New Myopia App launched for Childhood Myopia
Aston University and Ulster University launch PreMO, a new clinicians’ app for childhood myopia
- The Predicting Myopia Onset and Progression Risk Indicator (PreMO) app is free for clinicians
- The data-driven app helps to predict children at risk of shortsightedness
- The app stores clinical data and generates patient-friendly reports.
Aston University Head of Optometry Professor James Wolffsohn has led the development of a new, research-based digital health app for eyecare clinicians to manage childhood myopia (shortsightedness).

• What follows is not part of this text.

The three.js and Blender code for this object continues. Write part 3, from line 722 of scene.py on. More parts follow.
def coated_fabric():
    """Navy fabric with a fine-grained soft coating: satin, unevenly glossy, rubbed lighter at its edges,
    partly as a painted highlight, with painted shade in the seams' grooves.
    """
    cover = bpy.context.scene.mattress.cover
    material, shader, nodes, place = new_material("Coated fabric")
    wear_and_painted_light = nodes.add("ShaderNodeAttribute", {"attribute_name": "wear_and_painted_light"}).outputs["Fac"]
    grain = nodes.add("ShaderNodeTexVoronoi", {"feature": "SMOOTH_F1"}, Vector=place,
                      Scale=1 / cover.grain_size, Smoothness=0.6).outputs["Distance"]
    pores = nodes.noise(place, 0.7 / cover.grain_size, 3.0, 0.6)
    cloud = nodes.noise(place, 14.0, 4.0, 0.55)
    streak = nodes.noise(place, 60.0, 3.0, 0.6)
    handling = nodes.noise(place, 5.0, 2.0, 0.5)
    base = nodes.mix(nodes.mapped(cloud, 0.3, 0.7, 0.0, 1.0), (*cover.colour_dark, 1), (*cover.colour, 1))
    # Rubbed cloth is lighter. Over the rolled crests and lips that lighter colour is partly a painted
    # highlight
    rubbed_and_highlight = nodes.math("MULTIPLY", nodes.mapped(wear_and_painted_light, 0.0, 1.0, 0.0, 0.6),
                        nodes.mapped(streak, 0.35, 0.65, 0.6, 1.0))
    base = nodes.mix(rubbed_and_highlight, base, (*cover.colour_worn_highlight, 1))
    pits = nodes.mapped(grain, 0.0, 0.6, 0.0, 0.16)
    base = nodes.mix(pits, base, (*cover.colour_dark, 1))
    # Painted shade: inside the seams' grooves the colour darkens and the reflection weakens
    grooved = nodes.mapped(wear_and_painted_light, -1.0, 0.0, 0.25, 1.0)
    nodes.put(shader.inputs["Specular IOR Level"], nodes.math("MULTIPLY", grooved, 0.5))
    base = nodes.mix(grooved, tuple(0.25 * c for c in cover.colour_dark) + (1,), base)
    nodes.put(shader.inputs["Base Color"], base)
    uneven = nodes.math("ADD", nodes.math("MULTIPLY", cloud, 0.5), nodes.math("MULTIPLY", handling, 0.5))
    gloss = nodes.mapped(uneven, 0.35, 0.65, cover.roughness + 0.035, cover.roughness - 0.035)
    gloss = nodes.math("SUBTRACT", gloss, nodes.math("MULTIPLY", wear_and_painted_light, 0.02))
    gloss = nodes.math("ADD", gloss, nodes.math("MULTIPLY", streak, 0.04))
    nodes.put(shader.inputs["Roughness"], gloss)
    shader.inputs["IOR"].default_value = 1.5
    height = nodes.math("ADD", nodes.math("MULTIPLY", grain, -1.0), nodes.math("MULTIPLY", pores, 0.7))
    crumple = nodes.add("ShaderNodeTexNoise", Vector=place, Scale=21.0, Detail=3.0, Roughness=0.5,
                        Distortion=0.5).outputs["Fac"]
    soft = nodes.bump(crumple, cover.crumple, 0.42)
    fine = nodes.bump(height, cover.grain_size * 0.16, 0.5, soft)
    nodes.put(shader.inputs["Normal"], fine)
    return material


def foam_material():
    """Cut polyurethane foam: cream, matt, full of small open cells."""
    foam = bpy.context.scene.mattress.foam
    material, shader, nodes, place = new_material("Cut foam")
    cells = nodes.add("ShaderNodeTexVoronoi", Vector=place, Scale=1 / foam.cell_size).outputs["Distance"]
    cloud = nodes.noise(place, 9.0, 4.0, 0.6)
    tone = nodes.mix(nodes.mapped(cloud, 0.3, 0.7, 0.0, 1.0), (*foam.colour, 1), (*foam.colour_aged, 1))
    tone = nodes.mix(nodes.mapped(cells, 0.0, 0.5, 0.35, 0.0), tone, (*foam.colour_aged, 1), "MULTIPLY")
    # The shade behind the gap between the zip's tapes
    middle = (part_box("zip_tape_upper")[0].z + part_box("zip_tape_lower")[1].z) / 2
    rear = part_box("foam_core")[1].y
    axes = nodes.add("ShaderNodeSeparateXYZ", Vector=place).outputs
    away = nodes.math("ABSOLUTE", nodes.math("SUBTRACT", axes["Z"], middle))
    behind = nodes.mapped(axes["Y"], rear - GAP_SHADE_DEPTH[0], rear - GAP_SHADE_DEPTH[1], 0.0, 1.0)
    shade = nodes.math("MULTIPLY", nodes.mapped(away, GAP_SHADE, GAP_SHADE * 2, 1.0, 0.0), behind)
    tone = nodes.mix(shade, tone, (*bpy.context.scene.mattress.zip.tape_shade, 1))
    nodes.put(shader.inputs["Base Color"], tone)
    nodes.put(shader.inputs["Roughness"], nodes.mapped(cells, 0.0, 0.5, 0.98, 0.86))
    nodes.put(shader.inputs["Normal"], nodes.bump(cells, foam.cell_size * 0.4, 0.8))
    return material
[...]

The Predicting Myopia Onset and Progression Risk Indicator (PreMO) app was developed in collaboration with researchers at Ulster University, led by Optometry Division Head Professor Kathryn Saunders. Research at Ulster University has shown that myopia is now twice as common as it was 50 years ago and that children are becoming shortsighted at a younger age. Higher levels of myopia are associated with sight-threatening eye disease later in life.
PreMO uses a data-driven approach to guide clinicians, patients and their caregivers through the process to manage myopia, including before it occurs. Clinicians can add a child’s details to the app, including age, sex, family history, refractive error, and biometry (axial length or k-values), and the app will generate individual, easy-to-understand reports that can be shared with patients and their caregivers. The reports are designed to provide a visual aid to prompt conversations around managing myopia risks.

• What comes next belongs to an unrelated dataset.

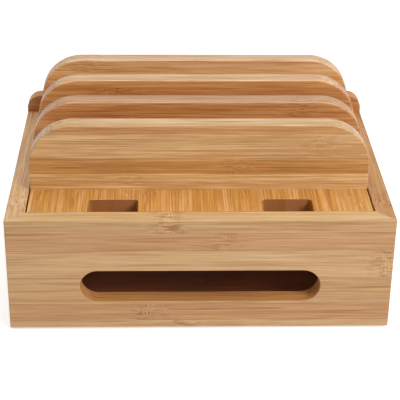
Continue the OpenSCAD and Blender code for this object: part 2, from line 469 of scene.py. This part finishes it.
def knuckle_group():
    """The joint of the cane: pale ribs across the strip, brown stains beside them, and bent fibres."""
    tree, given, result = group("knuckle",
        [("Place", "Vector"), ("Middle", "Float"), ("Pitch", "Float"), ("Seed", "Float"),
            ("Strength", "Float")],
        [("Rib", "Float"), ("Stain", "Float"), ("Bend", "Vector")])
    lift = put(tree, "CombineXYZ", {"X": given["Seed"], "Z": given["Seed"],
        "Y": calc(tree, "MULTIPLY", given["Seed"], KNUCKLE_SEED)}).outputs[0]
    place = vector_calc(tree, "ADD", given["Place"], lift)
    far = calc(tree, "SUBTRACT", put(tree, "SeparateXYZ", {0: given["Place"]}).outputs[0], given["Middle"])
    half = calc(tree, "MULTIPLY", given["Pitch"], 0.5)
    far = calc(tree, "WRAP", far, half, calc(tree, "MULTIPLY", half, -1.0))
    wobble = swing(tree, noise(tree, place, (26, 8, 8), 1.0), 7.0)
    off = calc(tree, "ADD", far, wobble)

    def near(reach):
        """1 at the knuckle, fading out at about a reach in mm to each side."""
        share = calc(tree, "DIVIDE", off, reach)
        return calc(tree, "EXPONENT", calc(tree, "MULTIPLY", calc(tree, "MULTIPLY", share, share), -1.0))

    wave = calc(tree, "MULTIPLY_ADD", calc(tree, "SINE", calc(tree, "MULTIPLY", off, 2.4)), 0.5, 0.5)
    broken = ramp_up(tree, noise(tree, place, (7, 6, 6), 1.0), 0.46, 0.6)
    rib = calc(tree, "MULTIPLY", calc(tree, "MULTIPLY", wave, broken), near(6.0))
    feed(tree, result["Rib"], calc(tree, "MULTIPLY", rib, given["Strength"]))
    smudge = ramp_up(tree, noise(tree, place, (10, 1.6, 1.6), 2.0), 0.47, 0.6)
    stain = calc(tree, "MULTIPLY", smudge, near(12.0))
    feed(tree, result["Stain"], calc(tree, "MULTIPLY", stain, given["Strength"]))
    swell = swing(tree, noise(tree, place, (11, 5, 5), 1.0), near(16.0))
    swell = calc(tree, "MULTIPLY", calc(tree, "MULTIPLY", swell, 7.0), given["Strength"])
    feed(tree, result["Bend"], put(tree, "CombineXYZ", {"Y": swell, "Z": swell}).outputs[0])
    return tree


def end_grain_group():
    """The cut ends of the fibre bundles: dark specks on a cloudy ground."""
    tree, given, result = group("end_grain", [("Place", "Vector")], [("Speck", "Float"), ("Cloud", "Float")])
    flat = vector_calc(tree, "MULTIPLY", given["Place"], (0.02, 1.35, 1.35))
    cells = put(tree, "TexVoronoi", {"Vector": flat, "Scale": 1.0, "Randomness": 0.9})
    ground = ramp_up(tree, cells.outputs["Distance"], 0.12, 0.42)
    feed(tree, result["Speck"], calc(tree, "SUBTRACT", 1.0, ground))
    feed(tree, result["Cloud"], noise(tree, given["Place"], (60, 2.6, 2.6), 2.0))
    return tree


FIBRE, KNUCKLE, END_GRAIN = fibre_group(), knuckle_group(), end_grain_group()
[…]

The app can also identify younger patients who are at risk of myopia, even when they are not yet shortsighted. Once identified, clinicians can use the app as an education tool and work with caregivers to encourage lifestyles that minimise the risk and explain the treatments available, such as myopia control spectacles and contact lenses.
Clinicians can store and review patient data to review the progression of myopia over time and following treatment.